26 Şubat 2002 tarihinde, “Millî Eğitim Bakanlığı Ortaöğretim Kurumları Ödül ve Disiplin Yönetmeliğinde Değişiklik Yapılmasına Dair Yönetmelik” Resmi Gazete‘de yayınlandı ve örgün eğitim dışına atılma gerekçelerinden “İffetsizliği tespit edilmiş olmak, herhangi bir kimsenin iffet ve namusuna tecavüz etme” maddesi yani bekaret kontrolünü meşrulaştıran madde yönetmelikten nihayet çıkarıldı.
2005 yılında yürürlüğe giren Türk Ceza Kanunu (TCK) bekaret kontrolünü doğrudan suç olarak tanımlamadı. TCK Kadın Platformu’nun yoğun itirazlarına karşın, yasada “bekâret muayenesi” ifadesi kullanılmayarak “genital muayene” kullanıldı. Yeni TCK, bekâret testlerini yetkili hakim ya da savcıların inisiyatifine bırakırken, kanunda yer alan “Reşit Olmayanla Cinsel İlişki” maddesi de (Md. 104), yeni bekâret kontrollerine zemin hazırladı. Yasaya göre, maruz kalanın onayı olmaksızın hakim ve savcılar “genital muayene yapılması” kararı verebiliyorlar. Yetkili hâkim ve savcı kararı olmaksızın kadınları genital muayeneye gönderen veya bu muayeneyi yapan kişiler hakkında üç aydan bir yıla kadar hapis cezası getirildi. (Md. 287).
Aile içi Şiddete Son Kampanyası: Aile içi Şiddeti Önleme Yasası’nın bir an önce çıkarılması için 8 Mart Kadın Platformu, Evde Çalışan Kadınların Örgütlenme Girişimi, Feminist Kadın Çevresi, Jiyan Kadın Kültürevi, Özgür Kadın Derneği, Kürt Kadav, Jujin dergisi ve tek tek kadınlar tarafından 25 Ekim 1997 tarihinde başlatıldı. Kampanya, 4320 sayılı “Ailenin Korunmasına Dair Kanun” 14 Ocak 1998 tarihinde TBMM’de kabul edildikten sonra da bir süre faaliyetlerini sürdürdü.

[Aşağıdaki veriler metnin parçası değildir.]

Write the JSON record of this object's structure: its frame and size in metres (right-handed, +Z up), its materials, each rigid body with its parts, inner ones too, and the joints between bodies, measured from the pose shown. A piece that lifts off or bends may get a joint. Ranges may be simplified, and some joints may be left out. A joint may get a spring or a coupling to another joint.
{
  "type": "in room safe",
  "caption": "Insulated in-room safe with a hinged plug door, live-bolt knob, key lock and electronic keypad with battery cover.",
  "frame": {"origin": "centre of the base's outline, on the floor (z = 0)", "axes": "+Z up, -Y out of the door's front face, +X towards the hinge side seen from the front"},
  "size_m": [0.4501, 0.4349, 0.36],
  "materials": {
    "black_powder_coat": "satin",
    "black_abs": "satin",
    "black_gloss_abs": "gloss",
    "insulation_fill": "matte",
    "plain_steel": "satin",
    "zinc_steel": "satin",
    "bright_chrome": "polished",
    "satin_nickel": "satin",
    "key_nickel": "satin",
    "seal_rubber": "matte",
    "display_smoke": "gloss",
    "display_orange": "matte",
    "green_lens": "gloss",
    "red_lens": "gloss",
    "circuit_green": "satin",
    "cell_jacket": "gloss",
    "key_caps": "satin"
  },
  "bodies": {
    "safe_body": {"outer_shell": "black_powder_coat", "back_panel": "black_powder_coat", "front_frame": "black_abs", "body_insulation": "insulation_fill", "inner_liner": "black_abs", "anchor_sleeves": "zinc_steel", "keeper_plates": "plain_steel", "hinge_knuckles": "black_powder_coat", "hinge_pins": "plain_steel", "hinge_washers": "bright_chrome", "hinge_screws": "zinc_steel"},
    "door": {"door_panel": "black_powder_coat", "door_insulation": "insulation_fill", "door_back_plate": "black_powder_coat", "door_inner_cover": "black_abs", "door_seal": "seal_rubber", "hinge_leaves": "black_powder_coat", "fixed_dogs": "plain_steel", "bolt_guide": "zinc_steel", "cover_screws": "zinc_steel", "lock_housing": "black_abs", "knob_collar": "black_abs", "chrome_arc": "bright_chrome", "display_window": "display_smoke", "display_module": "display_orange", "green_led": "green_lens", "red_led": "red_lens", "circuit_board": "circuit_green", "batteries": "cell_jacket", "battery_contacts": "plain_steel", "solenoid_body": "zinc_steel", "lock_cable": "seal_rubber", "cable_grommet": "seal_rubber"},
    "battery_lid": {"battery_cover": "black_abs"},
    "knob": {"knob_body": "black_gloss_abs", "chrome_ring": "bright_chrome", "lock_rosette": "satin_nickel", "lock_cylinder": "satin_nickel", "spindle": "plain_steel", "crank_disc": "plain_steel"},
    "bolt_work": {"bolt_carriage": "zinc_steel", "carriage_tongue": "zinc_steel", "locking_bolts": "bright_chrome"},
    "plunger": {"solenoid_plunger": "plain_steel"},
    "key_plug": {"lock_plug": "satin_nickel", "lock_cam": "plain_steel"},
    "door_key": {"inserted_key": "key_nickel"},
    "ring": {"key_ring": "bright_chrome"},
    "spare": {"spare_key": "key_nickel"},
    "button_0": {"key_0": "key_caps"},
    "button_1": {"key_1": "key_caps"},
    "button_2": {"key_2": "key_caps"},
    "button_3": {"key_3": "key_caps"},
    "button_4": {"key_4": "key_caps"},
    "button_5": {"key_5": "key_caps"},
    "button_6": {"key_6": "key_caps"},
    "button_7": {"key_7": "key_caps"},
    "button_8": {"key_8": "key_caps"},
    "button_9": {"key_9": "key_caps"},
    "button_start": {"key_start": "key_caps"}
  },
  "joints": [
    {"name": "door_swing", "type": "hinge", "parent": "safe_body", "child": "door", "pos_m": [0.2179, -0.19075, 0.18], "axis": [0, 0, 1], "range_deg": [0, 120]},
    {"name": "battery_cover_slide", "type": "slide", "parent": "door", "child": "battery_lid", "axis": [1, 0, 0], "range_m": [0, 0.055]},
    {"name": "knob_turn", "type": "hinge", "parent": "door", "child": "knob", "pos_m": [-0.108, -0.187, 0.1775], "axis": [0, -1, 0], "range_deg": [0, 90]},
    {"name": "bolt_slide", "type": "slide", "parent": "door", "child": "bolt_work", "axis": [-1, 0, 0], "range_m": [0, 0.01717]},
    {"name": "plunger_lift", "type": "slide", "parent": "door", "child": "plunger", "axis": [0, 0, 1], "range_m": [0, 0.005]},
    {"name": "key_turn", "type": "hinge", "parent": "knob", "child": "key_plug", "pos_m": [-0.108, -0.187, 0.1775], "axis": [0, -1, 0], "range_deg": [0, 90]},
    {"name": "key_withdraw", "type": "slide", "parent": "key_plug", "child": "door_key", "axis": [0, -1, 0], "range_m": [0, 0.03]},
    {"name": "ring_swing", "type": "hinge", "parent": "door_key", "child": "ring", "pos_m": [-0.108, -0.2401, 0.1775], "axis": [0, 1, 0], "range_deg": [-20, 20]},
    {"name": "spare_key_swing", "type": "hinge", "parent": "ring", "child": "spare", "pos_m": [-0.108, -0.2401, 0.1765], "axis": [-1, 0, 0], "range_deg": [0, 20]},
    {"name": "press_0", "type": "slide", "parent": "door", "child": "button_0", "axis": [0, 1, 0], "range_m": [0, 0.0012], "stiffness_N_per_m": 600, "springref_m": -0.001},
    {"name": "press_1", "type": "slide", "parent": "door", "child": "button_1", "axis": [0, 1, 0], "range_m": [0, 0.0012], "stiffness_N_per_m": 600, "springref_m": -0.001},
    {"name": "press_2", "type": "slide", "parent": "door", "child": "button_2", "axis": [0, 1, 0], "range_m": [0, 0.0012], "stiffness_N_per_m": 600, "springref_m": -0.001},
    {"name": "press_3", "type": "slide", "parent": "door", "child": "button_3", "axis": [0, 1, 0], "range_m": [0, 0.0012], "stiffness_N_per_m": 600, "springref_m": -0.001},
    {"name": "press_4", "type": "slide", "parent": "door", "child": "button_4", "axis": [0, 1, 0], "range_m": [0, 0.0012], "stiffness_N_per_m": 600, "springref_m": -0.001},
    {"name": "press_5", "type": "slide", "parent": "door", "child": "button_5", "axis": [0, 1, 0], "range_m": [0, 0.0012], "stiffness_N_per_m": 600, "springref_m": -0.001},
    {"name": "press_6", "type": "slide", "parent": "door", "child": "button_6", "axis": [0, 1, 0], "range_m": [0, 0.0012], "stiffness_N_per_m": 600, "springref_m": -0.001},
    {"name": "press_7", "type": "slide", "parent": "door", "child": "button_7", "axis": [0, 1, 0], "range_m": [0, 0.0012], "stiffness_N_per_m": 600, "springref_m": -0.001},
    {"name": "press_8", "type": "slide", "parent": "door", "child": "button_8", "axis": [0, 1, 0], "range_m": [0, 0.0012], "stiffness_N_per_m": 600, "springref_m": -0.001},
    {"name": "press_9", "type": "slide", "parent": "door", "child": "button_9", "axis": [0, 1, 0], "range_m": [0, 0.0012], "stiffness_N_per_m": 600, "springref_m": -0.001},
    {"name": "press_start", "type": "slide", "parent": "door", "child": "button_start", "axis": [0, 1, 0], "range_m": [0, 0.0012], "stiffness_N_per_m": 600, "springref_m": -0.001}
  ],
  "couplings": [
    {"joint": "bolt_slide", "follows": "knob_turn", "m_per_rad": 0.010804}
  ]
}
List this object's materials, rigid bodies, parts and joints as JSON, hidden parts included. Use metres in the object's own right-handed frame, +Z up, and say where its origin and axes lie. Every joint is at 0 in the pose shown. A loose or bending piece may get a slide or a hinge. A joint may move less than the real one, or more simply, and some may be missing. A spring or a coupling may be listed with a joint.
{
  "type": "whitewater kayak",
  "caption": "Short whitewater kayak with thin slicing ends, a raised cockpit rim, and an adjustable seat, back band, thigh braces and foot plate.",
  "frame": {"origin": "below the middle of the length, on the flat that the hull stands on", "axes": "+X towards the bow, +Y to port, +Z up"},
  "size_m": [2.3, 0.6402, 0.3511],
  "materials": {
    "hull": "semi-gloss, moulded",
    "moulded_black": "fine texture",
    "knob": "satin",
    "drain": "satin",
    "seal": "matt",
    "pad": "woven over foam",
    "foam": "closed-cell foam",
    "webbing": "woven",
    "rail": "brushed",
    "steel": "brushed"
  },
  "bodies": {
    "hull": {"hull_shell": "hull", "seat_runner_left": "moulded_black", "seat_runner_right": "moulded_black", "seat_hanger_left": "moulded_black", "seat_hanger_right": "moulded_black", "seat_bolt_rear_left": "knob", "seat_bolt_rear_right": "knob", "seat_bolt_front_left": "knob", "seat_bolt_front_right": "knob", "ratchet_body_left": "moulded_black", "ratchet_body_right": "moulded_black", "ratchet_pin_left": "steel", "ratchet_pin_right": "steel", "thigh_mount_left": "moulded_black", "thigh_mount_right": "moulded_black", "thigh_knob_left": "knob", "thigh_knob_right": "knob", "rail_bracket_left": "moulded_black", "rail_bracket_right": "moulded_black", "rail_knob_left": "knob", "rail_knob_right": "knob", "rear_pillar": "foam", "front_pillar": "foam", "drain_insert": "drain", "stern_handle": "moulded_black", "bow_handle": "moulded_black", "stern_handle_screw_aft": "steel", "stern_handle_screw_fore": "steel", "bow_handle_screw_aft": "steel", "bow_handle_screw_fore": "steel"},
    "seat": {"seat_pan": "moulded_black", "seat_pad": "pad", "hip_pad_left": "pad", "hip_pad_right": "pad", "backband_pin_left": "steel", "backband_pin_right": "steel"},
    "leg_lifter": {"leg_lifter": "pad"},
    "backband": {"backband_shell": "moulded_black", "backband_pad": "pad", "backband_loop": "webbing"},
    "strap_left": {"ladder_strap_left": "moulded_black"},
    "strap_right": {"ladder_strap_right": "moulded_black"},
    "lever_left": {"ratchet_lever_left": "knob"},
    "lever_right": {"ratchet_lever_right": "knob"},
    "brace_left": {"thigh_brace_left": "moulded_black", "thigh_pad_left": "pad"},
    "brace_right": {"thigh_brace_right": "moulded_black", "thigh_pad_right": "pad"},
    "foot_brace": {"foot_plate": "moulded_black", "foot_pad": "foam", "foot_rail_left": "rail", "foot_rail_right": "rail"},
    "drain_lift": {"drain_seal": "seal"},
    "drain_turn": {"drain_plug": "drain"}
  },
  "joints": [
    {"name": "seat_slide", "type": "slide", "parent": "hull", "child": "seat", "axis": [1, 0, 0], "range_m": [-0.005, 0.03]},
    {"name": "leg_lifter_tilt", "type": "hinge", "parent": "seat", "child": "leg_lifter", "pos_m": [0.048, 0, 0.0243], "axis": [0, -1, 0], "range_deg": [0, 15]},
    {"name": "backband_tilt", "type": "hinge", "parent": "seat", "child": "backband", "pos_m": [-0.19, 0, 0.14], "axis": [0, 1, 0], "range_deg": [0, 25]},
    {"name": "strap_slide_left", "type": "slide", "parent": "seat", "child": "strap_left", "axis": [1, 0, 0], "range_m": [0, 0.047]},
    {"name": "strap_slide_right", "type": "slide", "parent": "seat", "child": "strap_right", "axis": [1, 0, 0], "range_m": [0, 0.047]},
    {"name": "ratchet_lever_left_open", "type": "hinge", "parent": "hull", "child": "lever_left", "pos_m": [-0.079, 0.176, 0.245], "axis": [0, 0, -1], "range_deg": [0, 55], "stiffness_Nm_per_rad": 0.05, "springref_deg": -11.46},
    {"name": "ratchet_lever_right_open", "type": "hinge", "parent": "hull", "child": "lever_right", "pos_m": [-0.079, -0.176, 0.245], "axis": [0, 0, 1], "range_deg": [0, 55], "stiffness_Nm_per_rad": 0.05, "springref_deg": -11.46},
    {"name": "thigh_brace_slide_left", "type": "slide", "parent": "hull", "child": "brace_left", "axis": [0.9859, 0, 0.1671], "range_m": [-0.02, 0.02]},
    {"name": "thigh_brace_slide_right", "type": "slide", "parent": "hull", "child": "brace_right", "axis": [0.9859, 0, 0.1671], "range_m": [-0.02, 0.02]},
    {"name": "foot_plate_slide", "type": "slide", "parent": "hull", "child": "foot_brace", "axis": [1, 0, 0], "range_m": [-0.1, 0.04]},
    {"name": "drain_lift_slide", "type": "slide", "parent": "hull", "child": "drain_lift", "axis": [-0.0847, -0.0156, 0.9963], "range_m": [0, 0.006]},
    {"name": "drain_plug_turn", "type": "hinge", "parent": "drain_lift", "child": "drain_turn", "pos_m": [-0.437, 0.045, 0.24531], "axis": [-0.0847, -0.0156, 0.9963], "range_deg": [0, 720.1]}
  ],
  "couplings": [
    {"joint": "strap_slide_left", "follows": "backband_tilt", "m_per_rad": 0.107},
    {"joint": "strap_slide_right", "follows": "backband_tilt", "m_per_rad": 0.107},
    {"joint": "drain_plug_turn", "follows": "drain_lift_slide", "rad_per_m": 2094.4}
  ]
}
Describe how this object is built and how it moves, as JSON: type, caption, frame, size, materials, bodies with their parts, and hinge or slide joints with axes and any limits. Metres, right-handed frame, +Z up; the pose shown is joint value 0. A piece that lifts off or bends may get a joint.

4320 sayılı yasanın geliştirilmiş hâli olan 6284 sayılı Ailenin Korunması ve Kadına Yönelik Şiddetin Önlenmesine Dair Yasa, 300’e yakın kadın örgütünün üye olduğu Şiddete Son Platformu’nun 2011 ve 2012 yıllarında ortaya koyduğu yoğun çabalar ve katkılarla 8 Mart 2012 tarihinde kabul edildi.